Taken Up

 

Taken Up

Reading the Word with Luther

Scripture Text: Genesis 5:24

Series: Reading the Word with Luther


Today's online Scripture jigsaw

Enoch walked with God; and he was not, for God took him.

Genesis 5:24, RSV

For a man to walk with God is not to flee into a desert, or to conceal himself in some corner, but to go forth in his vocation, and to set himself against the iniquity and malice of Satan and the world, and to confess the seed of the woman; to condemn the religion and pursuits of the world, and to preach, through Christ, another life after this. This is the manner of life led for three hundred years by the greatest prophet and high priest of his generation. Moses, therefore, deservedly extols Enoch as a disciple of greatest eminence, taught and trained by many patriarchal masters, and so equipped with the Holy Spirit that he was the prophet of prophets and the saint of saints in that primeval world.

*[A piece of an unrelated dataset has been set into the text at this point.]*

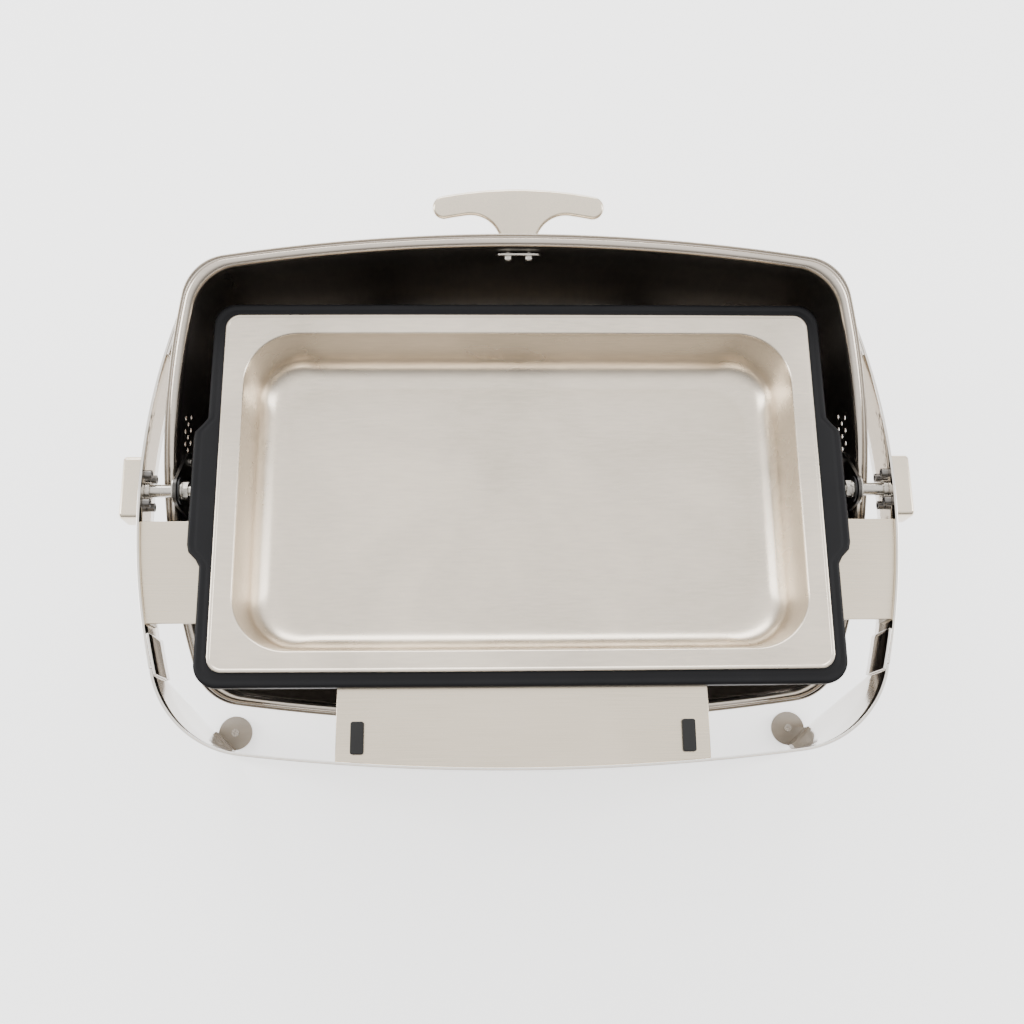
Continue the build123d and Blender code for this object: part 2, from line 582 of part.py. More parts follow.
def food_pan():
    """A full-size gastronorm pan: hemmed flange, drafted walls, rounded floor."""
    well_x, well_y = PAN_X - 2 * PAN_FLANGE, PAN_Y - 2 * PAN_FLANGE
    floor = PAN_RIM_Z - PAN_DEPTH
    outer = basin(well_x, well_y, PAN_WELL_CORNER, PAN_DRAFT, PAN_RIM_Z, floor, 13)
    inner = basin(well_x - 2 * PAN_SHEET, well_y - 2 * PAN_SHEET, PAN_WELL_CORNER - PAN_SHEET, PAN_DRAFT,
                  PAN_RIM_Z, floor + PAN_SHEET, 12)
    blank = RectangleRounded(PAN_X, PAN_Y, PAN_CORNER)
    within = RectangleRounded(PAN_X - 6, PAN_Y - 6, PAN_CORNER - 3)
    flange = prism(blank, PAN_RIM_Z - PAN_SHEET, PAN_RIM_Z)
    hem = prism(blank - within, PAN_RIM_Z - PAN_HEM + 0.2, PAN_RIM_Z - PAN_SHEET)
    return outer + flange + hem - inner


def water_rim_outline(inset):
    """The black rim seen from above, with the shallow lobe on each side."""
    rim = RectangleRounded(WATER_X - 2 * inset, WATER_Y - 2 * inset, WATER_CORNER - inset)
    root = WATER_X / 2 - inset - 2
    lobe_x = LOBE_X - inset
    for side in SIDES.values():
        corners = [(root, LOBE_FRONT - LOBE_SLOPE), (lobe_x, LOBE_FRONT), (lobe_x, LOBE_BACK),
                   (root, LOBE_BACK + LOBE_SLOPE)]
        lobe = make_face(Polyline(*[(side * px, py) for px, py in corners], close=True))
        rim += lobe
    return rim


def water_pan():
    """The black water pan: a broad skirted rim and a deep drafted well."""
    top = PAN_RIM_Z - PAN_HEM
    rim = prism(water_rim_outline(0), top - WATER_RIM_T, top)
    skirt = prism(water_rim_outline(0) - water_rim_outline(WATER_SKIRT_T), PLATE_TOP_Z + 0.2, top - WATER_RIM_T)
    outer = basin(WATER_WELL_X, WATER_WELL_Y, WATER_WELL_CORNER, WATER_DRAFT, top, WATER_FLOOR_Z, 16)
    inner = basin(WATER_WELL_X - 2 * WATER_SHEET, WATER_WELL_Y - 2 * WATER_SHEET,
                  WATER_WELL_CORNER - WATER_SHEET, WATER_DRAFT, top, WATER_FLOOR_Z + WATER_SHEET, 15)
    return rim + skirt + outer - inner


# ---- fuel ----------------------------------------------------------------------------------------
def fuel_bracket(side):
    """A tapered strap hung from the cradle that carries the tray for one fuel can."""
    side_y = CRADLE_LEG_Y - PLATE_T - STRAP_T / 2
    low, high = STRAP_FLOOR_Z, STRAP_TOP_Z
    middle = low + STRAP_T / 2
    route = [(-side_y, high), (-side_y, STRAP_KNEE_Z), (-STRAP_FLOOR_HALF, middle),
             (STRAP_FLOOR_HALF, middle), (side_y, STRAP_KNEE_Z), (side_y, high)]
    line = FilletPolyline(*route, radius=STRAP_BEND_R)
    strap = extrude(Plane.YZ * trace(line, STRAP_T), STRAP_W / 2, both=True)
    strap = Pos(FUEL_X, 0, 0) * strap
    tray = rod_z(low, low + STRAP_T + TRAY_H, FUEL_X, 0, TRAY_R)
    tray -= rod_z(low + STRAP_T, low + STRAP_T + TRAY_H, FUEL_X, 0, TRAY_R - TRAY_WALL)
    arm = block(FUEL_X + TRAY_R - 6, FUEL_X + COVER_ARM + 6, -6, 6, low, low + STRAP_T)
    return flip_x(strap + tray + arm, side)


def cover_pin(side):
    """The upright pin that the snuffer cover turns on, with a head above and a shoulder below."""
    x = FUEL_X + COVER_ARM
    pin = rod_z(STRAP_FLOOR_Z + STRAP_T, COVER_Z + 5, x, 0, COVER_PIN_R)
    pin += rod_z(STRAP_FLOOR_Z + STRAP_T, COVER_Z - 0.4, x, 0, COVER_PIN_R + 1.5)
    pin += rod_z(COVER_Z + COVER_T + 0.4, COVER_Z + 5, x, 0, COVER_PIN_R + 1.5)
    return flip_x(pin, side)


def fuel_cover(side):
    """A swinging snuffer plate, resting aside from the can."""
    x = FUEL_X + COVER_ARM
    disc = Pos(-COVER_ARM, 0) * Circle(COVER_R)
    arm = Pos(-COVER_ARM / 2, 0) * Rectangle(COVER_ARM, 12)
    eye = Circle(7)
    plate = extrude(disc + arm + eye, COVER_T) - Cylinder(COVER_PIN_R + RUNNING_GAP, 10)
    plate = Pos(x, 0, COVER_Z) * Rot(0, 0, -COVER_ASIDE) * plate
    return flip_x(plate, side)


def fuel_cup(side):
    """An open fuel can with a rolled rim."""
    cup = rod_z(CUP_FLOOR_Z, CUP_FLOOR_Z + FUEL_CUP_H, FUEL_X, 0, FUEL_CUP_R)
    cup = fillet(cup.edges().group_by(Axis.Z)[0], 3)
    cup -= rod_z(CUP_FLOOR_Z + FUEL_CUP_T, CUP_FLOOR_Z + FUEL_CUP_H, FUEL_X, 0, FUEL_CUP_R - FUEL_CUP_T)
    rim = rod_z(CUP_FLOOR_Z + FUEL_CUP_H - 2, CUP_FLOOR_Z + FUEL_CUP_H, FUEL_X, 0, FUEL_CUP_R + 1)
    rim -= rod_z(CUP_FLOOR_Z, CUP_FLOOR_Z + FUEL_CUP_H, FUEL_X, 0, FUEL_CUP_R - FUEL_CUP_T)
    return flip_x(cup + rim, side)


# ---- the whole dish ----------------------------------------------------------------------------------
def build():
    """Every node of the dish by name, in its rest position."""
    nodes = {"pan_cradle": pan_cradle(), "front_ledge": front_ledge(), "lap_rivets": lap_rivets(),
             "foot_screws": foot_screws(), "pivot_washers": pivot_washers()}
    for name, end in ENDS.items():
        nodes[name + "_frame"] = end_frame(end)
    for name, side in SIDES.items():
        nodes["side_rail_" + name] = side_rail(side)
        nodes["side_bracket_" + name] = side_bracket(side)
        nodes["ledge_pad_" + name] = ledge_pad(side)
        nodes["pivot_boss_" + name] = pivot_boss(side)
        nodes["boss_screws_" + name] = boss_screws(side)
        nodes["pivot_shaft_" + name] = pivot_shaft(side)
        nodes["shaft_collar_" + name] = shaft_collar(side)
        nodes["friction_disc_" + name] = friction_disc(side)
        nodes["end_nut_" + name] = end_nut(side)
        nodes["fuel_bracket_" + name] = fuel_bracket(side)
        nodes["cover_pin_" + name] = cover_pin(side)
        nodes["fuel_cover_" + name] = fuel_cover(side)
        nodes["fuel_cup_" + name] = fuel_cup(side)
        nodes["pivot_ear_" + name] = opened(pivot_ear(side))
        nodes["ear_bush_" + name] = opened(ear_bush(side))
        for end_name, end in ENDS.items():
            nodes["foot_bracket_" + end_name + "_" + name] = foot_bracket(side, end)
            nodes["rubber_foot_" + end_name + "_" + name] = rubber_foot(side, end)
    nodes["lid_shell"] = opened(lid_shell())
    nodes["ear_rivets"] = opened(ear_rivets())
    nodes["lid_handle"] = opened(lid_handle())
    nodes["handle_backing_plate"] = opened(handle_backing_plate())
    nodes["handle_studs"] = opened(handle_studs())
    nodes["handle_nuts"] = opened(handle_nuts())
    nodes["food_pan"] = food_pan()
    nodes["water_pan"] = water_pan()
    return nodes


def main():
    os.makedirs("parts", exist_ok=True)
    for name, shape in build().items():
        placed = Pos(0, -FRAME_CENTRE_Y, 0) * shape
        placed.label = name
        export_step(placed, "parts/" + name + ".step")


main()
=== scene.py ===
# %% [markdown]
# # A roll-top chafing dish, open and ready for food
# The dish is a polished steel band on four legs. A deep lid hangs from two side pivots and is
# swung open, so it lies under and behind two nested pans: a black water pan and a steel food pan.
# The working parts arrive as a measured model. This lesson gives every piece its finished surface.

# %% Load the measured model
import json
import math

import bmesh
import bpy
import numpy as np
from mathutils import Matrix, Vector


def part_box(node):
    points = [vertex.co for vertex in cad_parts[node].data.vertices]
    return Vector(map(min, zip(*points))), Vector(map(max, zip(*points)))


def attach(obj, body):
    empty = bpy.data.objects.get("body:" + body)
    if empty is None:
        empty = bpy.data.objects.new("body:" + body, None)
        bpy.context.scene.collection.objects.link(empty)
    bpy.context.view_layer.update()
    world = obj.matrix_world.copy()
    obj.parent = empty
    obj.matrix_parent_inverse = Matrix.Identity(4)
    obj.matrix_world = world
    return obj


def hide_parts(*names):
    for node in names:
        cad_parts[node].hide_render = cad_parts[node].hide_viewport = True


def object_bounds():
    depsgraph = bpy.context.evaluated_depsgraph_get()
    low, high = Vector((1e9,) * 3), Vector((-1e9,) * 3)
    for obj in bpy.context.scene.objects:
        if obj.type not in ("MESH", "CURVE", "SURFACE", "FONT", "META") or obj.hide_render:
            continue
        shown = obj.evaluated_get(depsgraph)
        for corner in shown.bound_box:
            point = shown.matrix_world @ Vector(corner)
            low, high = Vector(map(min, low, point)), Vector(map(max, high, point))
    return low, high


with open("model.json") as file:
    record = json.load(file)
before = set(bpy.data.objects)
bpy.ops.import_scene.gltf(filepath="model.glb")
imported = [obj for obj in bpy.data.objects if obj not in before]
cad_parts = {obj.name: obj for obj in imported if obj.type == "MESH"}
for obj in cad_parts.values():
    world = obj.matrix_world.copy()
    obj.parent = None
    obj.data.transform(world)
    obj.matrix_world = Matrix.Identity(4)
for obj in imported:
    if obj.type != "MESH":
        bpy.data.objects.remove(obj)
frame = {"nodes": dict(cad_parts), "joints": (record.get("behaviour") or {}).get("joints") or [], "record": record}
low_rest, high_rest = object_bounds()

nodes = frame["nodes"]
joints = {joint["name"]: joint for joint in frame["joints"]}

# %% [markdown]
# ## Where things are
# Lengths are in metres. The pan's box gives the height of its rim and the middle of the dish; the
# lid's joint gives the pivot. Everything else is measured from those two places.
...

It was the will of God that he should be an example to the whole world in verifying and showing the comfort of the faith in the future life. He is to preach the life beyond this present life; to teach concerning the seed to come, concerning the serpent’s head that is to be bruised and the kingdom of Satan that is to be destroyed. Such was the preaching of Enoch, who was, nevertheless, a husband and the father of a family; who had a wife and children, who governed his household, and procured his subsistence by the labor of his own hands. This godly man lived, after the birth of Methuselah, 300 years in the truest religion, in faith, in patience, and in the midst of a thousand crosses, all of which he endured and overcame by faith in the blessed seed.

Enoch’s walking with God signifies that he was in this life a faithful witness of eternal life to be gained after this life through the promised seed. Inasmuch as Enoch constantly preached this doctrine, God verified and fulfilled this preaching in the patriarch himself, that we might fully and surely believe it; in that Enoch, a man like ourselves, born of flesh and blood, as we also are, of the seed of Adam, was taken up into heaven by God, and now lives the life of God, that is, an eternal life.

Luther, Martin, and John Sander. Devotional Readings from Luther’s Works for Every Day of the Year. Augustana Book Concern, 1915, pp. 120–21.